Corker told reporters the White House’s credibility with lawmakers is nearing a nadir.
“I got to be honest, I will drop what I’m doing and work with this administration on any serious issue there is to work on,” a clearly frustrated Corker said. “I could not be more disappointed.
“On the fiscal issues, when I heard the recap they gave to Democratic senators...” Corker let his comment trail off, shaking his head. “They’ve lost tremendous credibility there.”
Corker told reporters summer-long talks between the White House and eight GOP senators on the kind of grand bargain deal that would lessen or end sequestration have broken down. And he pinned the blame on the White House.
“I don’t think there’s one of the eight senators who participated in those [grand bargain] meetings who feels like they were being credible on what they were doing,” Corker said. “The way it ended, the way they portrayed it to Democratic senators” was inaccurate, he added.
But several House veterans on the other side of the aisle say the problem in getting a big fiscal deal done is not Obama nor his aides, but ideological differences and dysfunction within the Republican Party.
“I don’t think the Syria debate affects things. We’re just at this point so deadlocked generally,” said Rep. Sander Levin, D-Mich. “It’s the polarization. It’s the deadlock. It’s the chaos within the Republican conference — the hardliners there.”
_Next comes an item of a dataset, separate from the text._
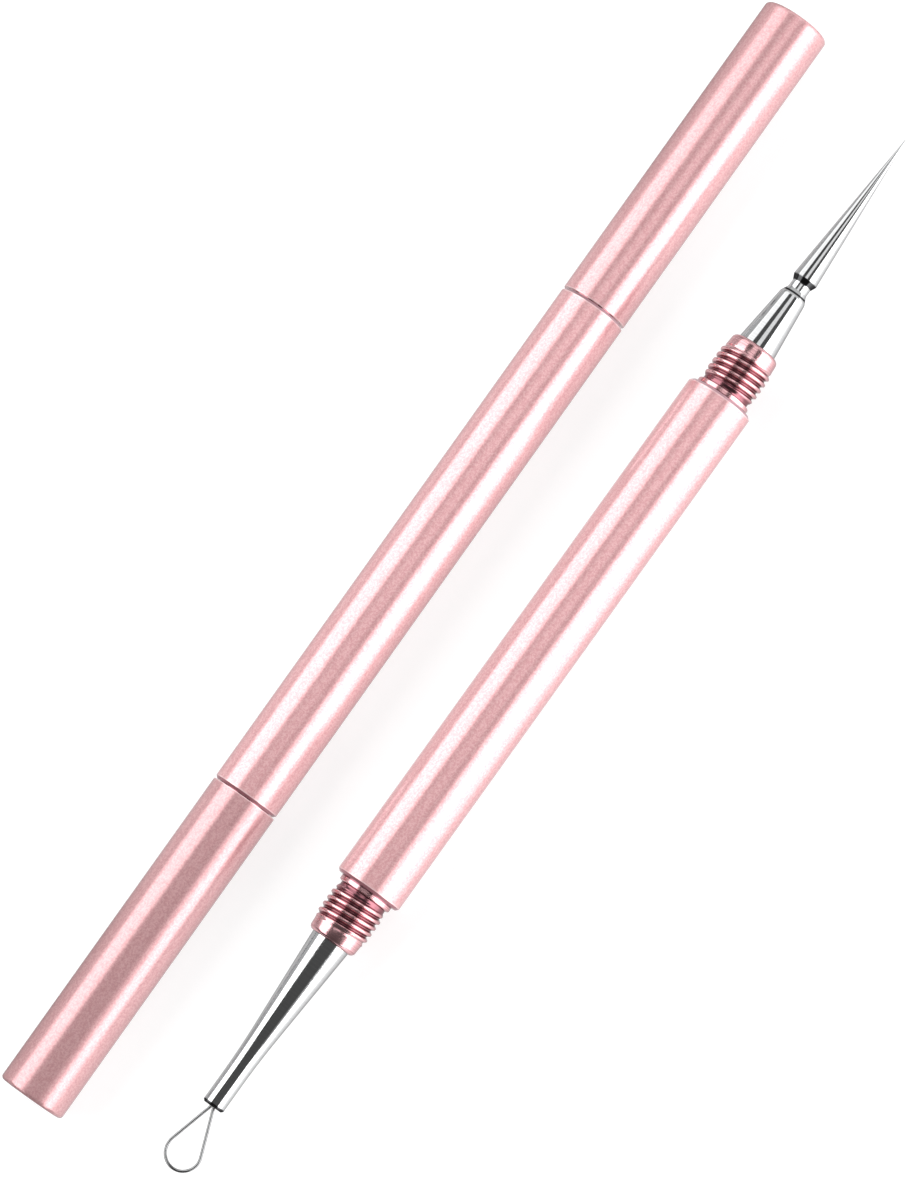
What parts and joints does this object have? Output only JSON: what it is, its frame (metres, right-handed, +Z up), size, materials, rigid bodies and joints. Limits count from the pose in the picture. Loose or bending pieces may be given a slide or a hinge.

Rep. James Moran, D-Va., a senior House Appropriations defense subcommittee member, doubts whether Congress will get done many of the major things on the fall-winter slate.
“We’ll have to do a CR,” Moran said. And he predicts Congress will eventually pass a 2014 Pentagon appropriations bill, but he is “just not sure” whether the House will address a Senate-passed immigration bill that would require US officials to spend about $38 billion on technologies and security personnel along America’s southern border — a potential boost for defense firms in the sequester era.
“Overall, I don’t think we’re going to get much done,” Moran said. “But that’s par for the course around here.